China continues to improve data protection with the Personal Information Protection Law (PIPL). The law, along with the Cyber Security Law and the Data Security Law (still in draft form), will further strengthen personal data protection and have a profound impact on companies inside and outside China.
Foreign companies need to pay particular attention to the extraterritorial impact of this law and the regulations on cross-border transfer of personal data. Just like the establishment criterion and the destination criterion of the European General Data Protection Regulation (GDPR), the draft PIPL applies not only to the handling of personal data within China, but also to activities outside the country when a company processes personal data for the purpose of providing products or services to individuals in China or analyzing and evaluating the activities of individuals in China.

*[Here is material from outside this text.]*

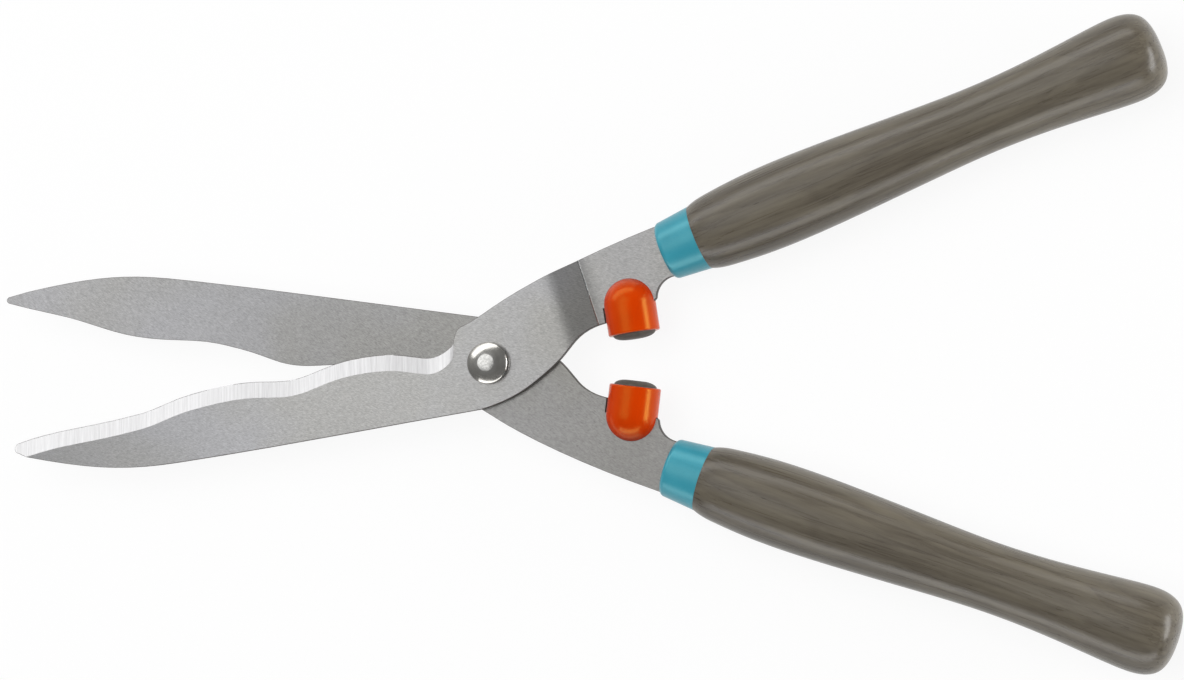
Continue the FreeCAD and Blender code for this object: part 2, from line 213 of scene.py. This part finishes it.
def satin_steel(name, turn, light, dark, painted_tip_shading, painted_tang_shading, pressed=False):
    """Blade steel: fine brush strokes that cross the blade aslant, with a faint bloom.
    The plate lies in the direction turn, and its colour is painted lighter or darker towards the
    tip and the tang: painted light and shade along the blade, warmer on the tang."""
    made, tree, shader = new_material(name, Metallic=1.0)
    tip, blade_middle, hub, tang = -215 * MM, -80 * MM, -30 * MM, 60 * MM
    plain = object_coords(tree)
    cloud = noise(tree, plain, 17, 2, 0.5)
    bloom = noise(tree, plain, 620, 3, 0.6, 0.6)

    def brushed(slant, stretch, *settings):
        """Noise drawn out into strokes, which slant from the plate's direction by an angle."""
        coords = object_coords(tree, turn + slant, stretch=(1.0, stretch, 1.0))
        return noise(tree, coords, *settings)

    strokes = brushed(-0.46, 6.0, 500, 5, 0.76, 0.5)
    hairs = brushed(-0.34, 9.0, 700, 4, 0.8, 0.3)
    cross = brushed(0.30, 5.0, 680, 4, 0.78, 0.5)
    tone = weighted_sum(
        tree, (cloud, 0.08), (bloom, 0.06), (strokes, 0.36), (hairs, 0.32), (cross, 0.18)
    )
    base = blend_colour(tree, spread(tree, tone, 0.43, 0.57), dark, light)
    cool = tinted(tree, base, rgba(0.991, 0.995, 1.022))
    warm = tinted(tree, base, rgba(1.006, 1.003, 0.982))
    base = blend_colour(tree, spread(tree, cloud, 0.40, 0.60), warm, cool)
    # Painted light and shade: the colour is multiplied by a tone that changes towards the tip and
    # the tang.
    along = coordinate(tree, object_coords(tree, turn), "X")
    shade = blend_colour(tree, spread(tree, along, tip, blade_middle), painted_tip_shading, white)
    shade = blend_colour(tree, spread(tree, along, hub, tang), shade, painted_tang_shading)
    # The front plate gets a painted shadow and a painted highlight at its pressed line.
    if pressed:
        shade = painted_press_shading(tree, shade)
    dress(tree, shader, tinted(tree, base, shade), spread(tree, tone, 0.40, 0.60, 0.36, 0.28),
          maths(tree, "ADD", strokes, hairs), 0.02 * MM, 0.7)
    return made


def rim_steel_painted_shade():
    """The blanked rim of a plate and its rolled corner: dull, with torn grain across it, and
    painted dark as the shade that lies along the plate's edges.
    """
    made, tree, shader = new_material("rim_steel_painted_shade", Metallic=0.15, Specular_IOR_Level=0.2)
    torn = noise(tree, object_coords(tree, stretch=(1.0, 1.0, 0.15)), 2200, 3, 0.6)
    # Painted shade: the dark colour stands for the shade along the edges.
    base = blend_colour(tree, torn, rgba(0.065, 0.059, 0.054), rgba(0.13, 0.12, 0.112))
    dress(tree, shader, base, spread(tree, torn, 0.3, 0.7, 0.5, 0.66), torn, 0.05 * MM, 0.6)
    return made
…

In addition, the draft PIPL contains specific requirements for cross-border information transfers, and network operators (Critical Information Infrastructure Operators, CIIOs) and processors of personal data must conduct a security assessment organized by the State Network Information Department. In other cases, cross-border transfers of personal data are subject to certification by professional organizations, or processors must enter into a contract with the recipient abroad.
The ongoing enactment of new laws demonstrates China’s determination to strengthen personal data protection, but this poses additional challenges for companies. They will be forced to constantly monitor Chinese legislation and adapt their compliance strategies.